Quote the full listing word for word.

→ Dataset section:
───

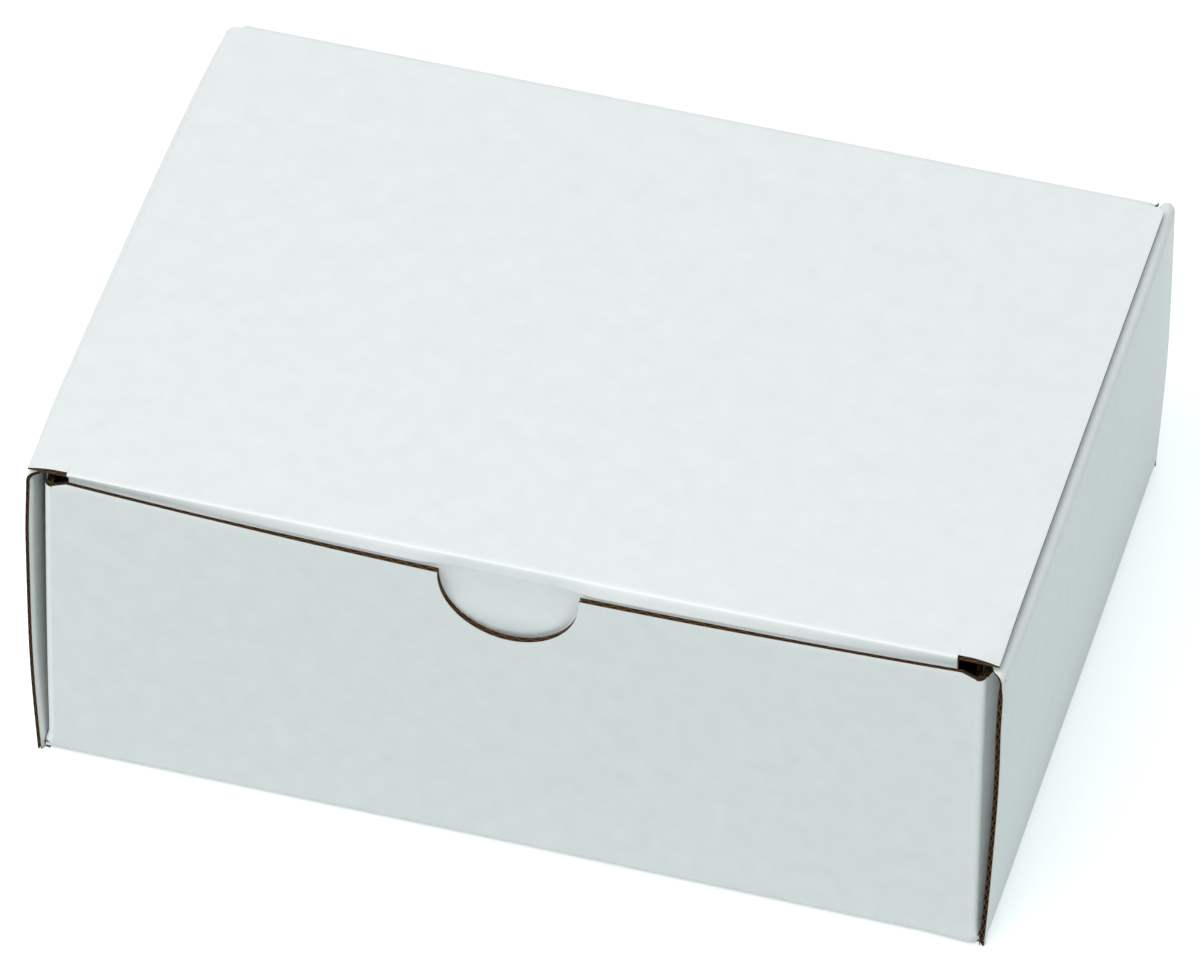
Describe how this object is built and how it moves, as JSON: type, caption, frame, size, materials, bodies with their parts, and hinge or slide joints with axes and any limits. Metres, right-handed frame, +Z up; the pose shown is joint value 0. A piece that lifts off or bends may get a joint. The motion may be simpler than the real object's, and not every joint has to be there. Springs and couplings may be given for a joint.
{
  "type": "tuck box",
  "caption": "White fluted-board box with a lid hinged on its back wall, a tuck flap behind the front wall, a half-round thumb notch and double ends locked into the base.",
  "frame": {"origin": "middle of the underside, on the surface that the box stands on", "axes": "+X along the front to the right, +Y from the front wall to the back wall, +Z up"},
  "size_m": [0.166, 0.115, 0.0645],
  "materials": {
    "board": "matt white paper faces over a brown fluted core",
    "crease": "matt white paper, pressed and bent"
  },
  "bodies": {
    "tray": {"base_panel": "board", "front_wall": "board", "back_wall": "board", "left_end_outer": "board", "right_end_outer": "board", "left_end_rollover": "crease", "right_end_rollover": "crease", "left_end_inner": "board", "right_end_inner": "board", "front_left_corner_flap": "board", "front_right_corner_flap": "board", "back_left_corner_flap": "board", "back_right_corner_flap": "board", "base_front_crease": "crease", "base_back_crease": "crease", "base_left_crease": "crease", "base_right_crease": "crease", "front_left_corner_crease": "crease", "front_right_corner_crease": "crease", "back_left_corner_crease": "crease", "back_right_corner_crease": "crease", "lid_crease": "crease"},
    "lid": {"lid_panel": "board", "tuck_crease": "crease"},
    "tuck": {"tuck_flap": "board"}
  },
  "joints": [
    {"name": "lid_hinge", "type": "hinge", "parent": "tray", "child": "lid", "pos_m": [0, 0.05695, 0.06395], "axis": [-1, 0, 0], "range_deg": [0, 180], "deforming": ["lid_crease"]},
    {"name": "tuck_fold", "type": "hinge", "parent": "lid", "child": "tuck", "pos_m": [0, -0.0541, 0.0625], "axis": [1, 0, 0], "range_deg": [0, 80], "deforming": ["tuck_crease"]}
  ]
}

───

→ Written solution:
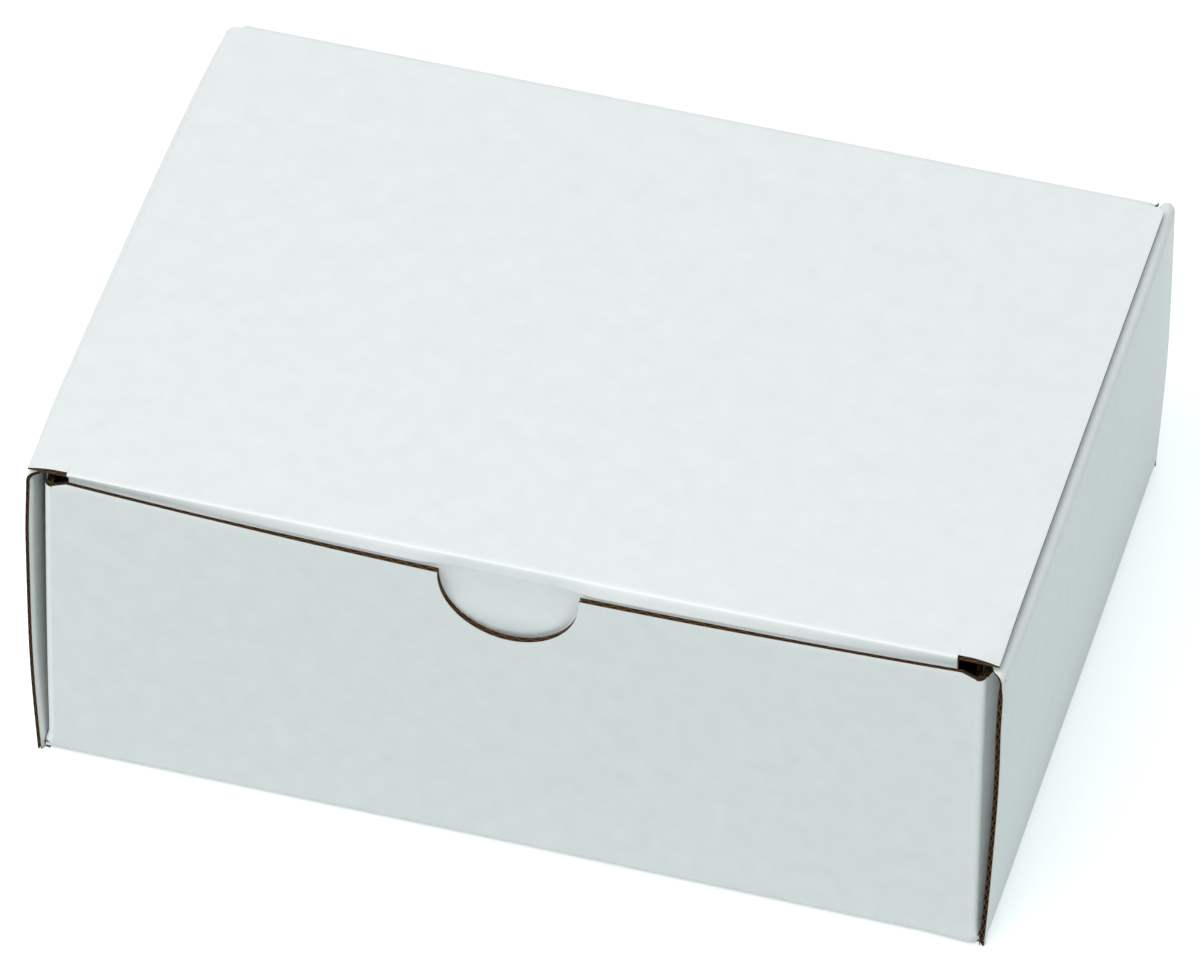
Describe how this object is built and how it moves, as JSON: type, caption, frame, size, materials, bodies with their parts, and hinge or slide joints with axes and any limits. Metres, right-handed frame, +Z up; the pose shown is joint value 0. A piece that lifts off or bends may get a joint. The motion may be simpler than the real object's, and not every joint has to be there. Springs and couplings may be given for a joint.
{
  "type": "tuck box",
  "caption": "White fluted-board box with a lid hinged on its back wall, a tuck flap behind the front wall, a half-round thumb notch and double ends locked into the base.",
  "frame": {"origin": "middle of the underside, on the surface that the box stands on", "axes": "+X along the front to the right, +Y from the front wall to the back wall, +Z up"},
  "size_m": [0.166, 0.115, 0.0645],
  "materials": {
    "board": "matt white paper faces over a brown fluted core",
    "crease": "matt white paper, pressed and bent"
  },
  "bodies": {
    "tray": {"base_panel": "board", "front_wall": "board", "back_wall": "board", "left_end_outer": "board", "right_end_outer": "board", "left_end_rollover": "crease", "right_end_rollover": "crease", "left_end_inner": "board", "right_end_inner": "board", "front_left_corner_flap": "board", "front_right_corner_flap": "board", "back_left_corner_flap": "board", "back_right_corner_flap": "board", "base_front_crease": "crease", "base_back_crease": "crease", "base_left_crease": "crease", "base_right_crease": "crease", "front_left_corner_crease": "crease", "front_right_corner_crease": "crease", "back_left_corner_crease": "crease", "back_right_corner_crease": "crease", "lid_crease": "crease"},
    "lid": {"lid_panel": "board", "tuck_crease": "crease"},
    "tuck": {"tuck_flap": "board"}
  },
  "joints": [
    {"name": "lid_hinge", "type": "hinge", "parent": "tray", "child": "lid", "pos_m": [0, 0.05695, 0.06395], "axis": [-1, 0, 0], "range_deg": [0, 180], "deforming": ["lid_crease"]},
    {"name": "tuck_fold", "type": "hinge", "parent": "lid", "child": "tuck", "pos_m": [0, -0.0541, 0.0625], "axis": [1, 0, 0], "range_deg": [0, 80], "deforming": ["tuck_crease"]}
  ]
}